## Objective
Restate every entry word for word.

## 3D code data
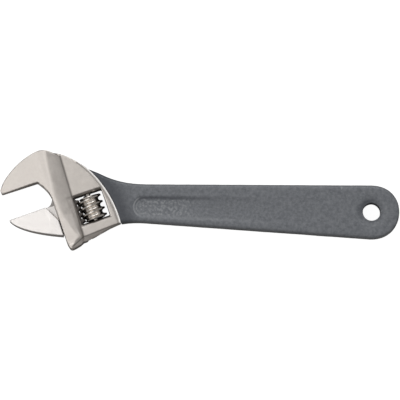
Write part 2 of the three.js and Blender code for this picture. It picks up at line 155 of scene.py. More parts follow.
# The camera and the room
VIEW_RISE = math.radians(84.5)
VIEW_ROLL = math.radians(2.2)
FRAME_WIDTH = 0.2068  # what the frame takes in, at the object
AIM_FROM_HOLE = (-0.08862, 0.00652)  # the frame's centre from the hanging hole, across and up the frame
CAMERA_DISTANCE = 2.4
SENSOR = 36.0

# Colours shared by the metal finishes
# the black of oil and painted shade
OIL_AND_SHADE_BLACK = (0.055, 0.047, 0.042)
# the steel of the collar's burnish and painted highlight
BURNISH_AND_HIGHLIGHT_STEEL = (0.97, 0.96, 0.95)

joints = {joint["name"]: joint for joint in frame["joints"]}
ALONG_V = Vector(joints["jaw_slide"]["axis"]).normalized()
ALONG_U = ALONG_V.cross(UP)
WORM_CENTRE = Vector(joints["knurl_spin"]["pos_m"]) - WORM_MIDDLE_V * MM * ALONG_V
HEAD_TURN = Matrix((ALONG_U, ALONG_V, UP)).transposed().to_4x4()
HEAD = Matrix.Translation(WORM_CENTRE) @ HEAD_TURN @ Matrix.Scale(MM, 4)
HEAD_PLAN = HEAD.inverted()


def at_handle(x, y, z=0.0):
    """A place given in millimetres along and across the handle, in the row frame."""
    return WORM_CENTRE + Vector((x, y, z)) * MM


# ---------------------------------------------------------------- shaping


def merged_copy(node):
    """A copy of a CAD node's surface with its doubled corners merged."""
    bm = bmesh.new()
    bm.from_mesh(frame["nodes"][node].data)
    bmesh.ops.remove_doubles(bm, verts=bm.verts, dist=2e-6)
    return bm


def halved(bm, point, normal):
    """What lies behind a plane, closed over the cut."""
    geom = bm.verts[:] + bm.edges[:] + bm.faces[:]
    bmesh.ops.bisect_plane(bm, geom=geom, dist=1e-7, plane_co=point, plane_no=normal, clear_outer=True)
    bmesh.ops.holes_fill(bm, edges=[edge for edge in bm.edges if edge.is_boundary], sides=0)
    return bm


def through_modifiers(bm, steps):
    """The shape after a row of modifiers, each given as its kind and its settings."""
    mesh = bpy.data.meshes.new("shaping")
    bm.to_mesh(mesh)
    bm.free()
    worked = bpy.data.objects.new("shaping", mesh)
    bpy.context.scene.collection.objects.link(worked)
    for kind, settings in steps:
        modifier = worked.modifiers.new(kind.lower(), kind)
        for name, value in settings.items():
            setattr(modifier, name, value)
    graph = bpy.context.evaluated_depsgraph_get()
    graph.update()
    made = bmesh.new()
    made.from_object(worked, graph)
    bpy.data.objects.remove(worked)
    bpy.data.meshes.remove(mesh)
    return made


def even_skin(bm, cell, rounds):
    """The solid under an even skin of small faces, with its edges rounded by so many smoothing rounds."""
    return through_modifiers(
        bm,
        [
            ("REMESH", {"mode": "VOXEL", "voxel_size": cell * MM, "use_smooth_shade": True}),
            ("SMOOTH", {"factor": 0.5, "iterations": rounds}),
        ],
    )


def carved(bm, cutter):
    """The shape with a cutter taken out of it."""
    mesh = bpy.data.meshes.new("cutter")
    cutter.to_mesh(mesh)
    cutter.free()
    tool = bpy.data.objects.new("cutter", mesh)
    bpy.context.scene.collection.objects.link(tool)
    cut = {"object": tool, "operation": "DIFFERENCE", "solver": "EXACT"}
    made = through_modifiers(bm, [("BOOLEAN", cut)])
    bpy.data.objects.remove(tool)
    bpy.data.meshes.remove(mesh)
    return made


def roughen(bm, size, depth, seed, where=None):
    """Works a low uneven relief into the surface. It only ever goes inwards."""
    bm.normal_update()
    for vert in bm.verts:
        share = 1.0 if where is None else where(vert.co)
        if share <= 0:
            continue
        place = vert.co / (size * MM) + Vector((seed, 1.7 * seed, 0.3 * seed))
        level = 0.5 + 0.5 * noise.noise(place)
        vert.co -= vert.normal * (share * depth * MM * level)


def crease_sharply(bm, angle, where=None):
    """Edges that turn by more than the angle stay crisp, and the rest are shaded smooth."""
    limit = math.radians(angle)
    for face in bm.faces:
        face.smooth = True
    for edge in bm.edges:
        turns = edge.is_manifold and edge.calc_face_angle(0.0) > limit
        edge.smooth = not (turns and (where is None or where(edge.verts[0].co)))


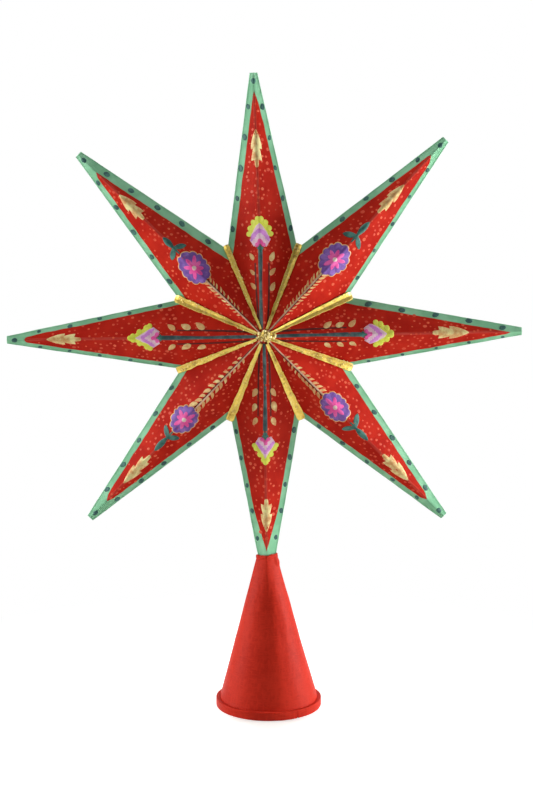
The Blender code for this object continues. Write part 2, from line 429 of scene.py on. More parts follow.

## Answer to the problem
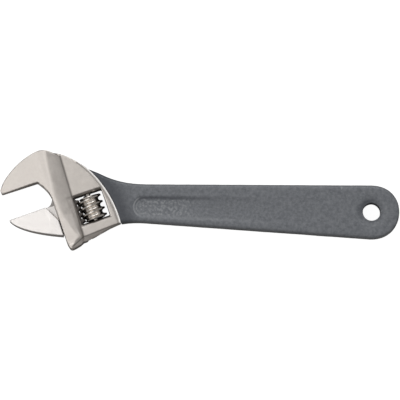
Write part 2 of the three.js and Blender code for this picture. It picks up at line 155 of scene.py. More parts follow.
# The camera and the room
VIEW_RISE = math.radians(84.5)
VIEW_ROLL = math.radians(2.2)
FRAME_WIDTH = 0.2068  # what the frame takes in, at the object
AIM_FROM_HOLE = (-0.08862, 0.00652)  # the frame's centre from the hanging hole, across and up the frame
CAMERA_DISTANCE = 2.4
SENSOR = 36.0

# Colours shared by the metal finishes
# the black of oil and painted shade
OIL_AND_SHADE_BLACK = (0.055, 0.047, 0.042)
# the steel of the collar's burnish and painted highlight
BURNISH_AND_HIGHLIGHT_STEEL = (0.97, 0.96, 0.95)

joints = {joint["name"]: joint for joint in frame["joints"]}
ALONG_V = Vector(joints["jaw_slide"]["axis"]).normalized()
ALONG_U = ALONG_V.cross(UP)
WORM_CENTRE = Vector(joints["knurl_spin"]["pos_m"]) - WORM_MIDDLE_V * MM * ALONG_V
HEAD_TURN = Matrix((ALONG_U, ALONG_V, UP)).transposed().to_4x4()
HEAD = Matrix.Translation(WORM_CENTRE) @ HEAD_TURN @ Matrix.Scale(MM, 4)
HEAD_PLAN = HEAD.inverted()


def at_handle(x, y, z=0.0):
    """A place given in millimetres along and across the handle, in the row frame."""
    return WORM_CENTRE + Vector((x, y, z)) * MM


# ---------------------------------------------------------------- shaping


def merged_copy(node):
    """A copy of a CAD node's surface with its doubled corners merged."""
    bm = bmesh.new()
    bm.from_mesh(frame["nodes"][node].data)
    bmesh.ops.remove_doubles(bm, verts=bm.verts, dist=2e-6)
    return bm


def halved(bm, point, normal):
    """What lies behind a plane, closed over the cut."""
    geom = bm.verts[:] + bm.edges[:] + bm.faces[:]
    bmesh.ops.bisect_plane(bm, geom=geom, dist=1e-7, plane_co=point, plane_no=normal, clear_outer=True)
    bmesh.ops.holes_fill(bm, edges=[edge for edge in bm.edges if edge.is_boundary], sides=0)
    return bm


def through_modifiers(bm, steps):
    """The shape after a row of modifiers, each given as its kind and its settings."""
    mesh = bpy.data.meshes.new("shaping")
    bm.to_mesh(mesh)
    bm.free()
    worked = bpy.data.objects.new("shaping", mesh)
    bpy.context.scene.collection.objects.link(worked)
    for kind, settings in steps:
        modifier = worked.modifiers.new(kind.lower(), kind)
        for name, value in settings.items():
            setattr(modifier, name, value)
    graph = bpy.context.evaluated_depsgraph_get()
    graph.update()
    made = bmesh.new()
    made.from_object(worked, graph)
    bpy.data.objects.remove(worked)
    bpy.data.meshes.remove(mesh)
    return made


def even_skin(bm, cell, rounds):
    """The solid under an even skin of small faces, with its edges rounded by so many smoothing rounds."""
    return through_modifiers(
        bm,
        [
            ("REMESH", {"mode": "VOXEL", "voxel_size": cell * MM, "use_smooth_shade": True}),
            ("SMOOTH", {"factor": 0.5, "iterations": rounds}),
        ],
    )


def carved(bm, cutter):
    """The shape with a cutter taken out of it."""
    mesh = bpy.data.meshes.new("cutter")
    cutter.to_mesh(mesh)
    cutter.free()
    tool = bpy.data.objects.new("cutter", mesh)
    bpy.context.scene.collection.objects.link(tool)
    cut = {"object": tool, "operation": "DIFFERENCE", "solver": "EXACT"}
    made = through_modifiers(bm, [("BOOLEAN", cut)])
    bpy.data.objects.remove(tool)
    bpy.data.meshes.remove(mesh)
    return made


def roughen(bm, size, depth, seed, where=None):
    """Works a low uneven relief into the surface. It only ever goes inwards."""
    bm.normal_update()
    for vert in bm.verts:
        share = 1.0 if where is None else where(vert.co)
        if share <= 0:
            continue
        place = vert.co / (size * MM) + Vector((seed, 1.7 * seed, 0.3 * seed))
        level = 0.5 + 0.5 * noise.noise(place)
        vert.co -= vert.normal * (share * depth * MM * level)


def crease_sharply(bm, angle, where=None):
    """Edges that turn by more than the angle stay crisp, and the rest are shaded smooth."""
    limit = math.radians(angle)
    for face in bm.faces:
        face.smooth = True
    for edge in bm.edges:
        turns = edge.is_manifold and edge.calc_face_angle(0.0) > limit
        edge.smooth = not (turns and (where is None or where(edge.verts[0].co)))


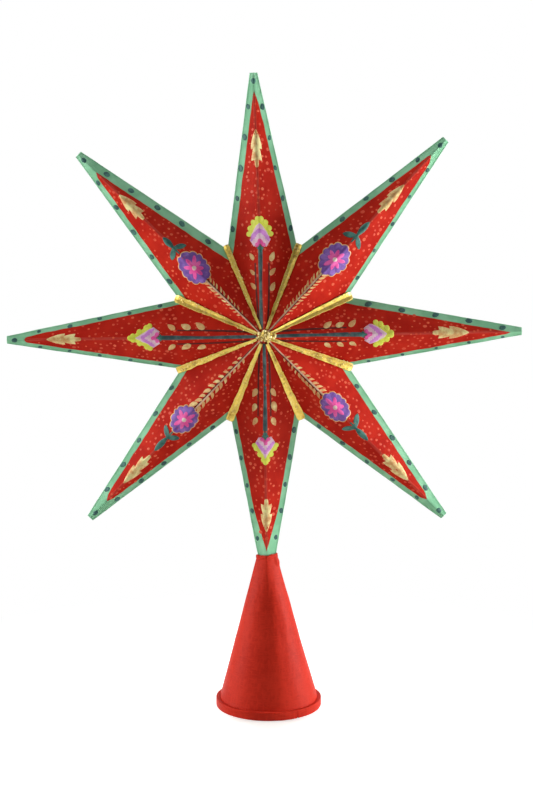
The Blender code for this object continues. Write part 2, from line 429 of scene.py on. More parts follow.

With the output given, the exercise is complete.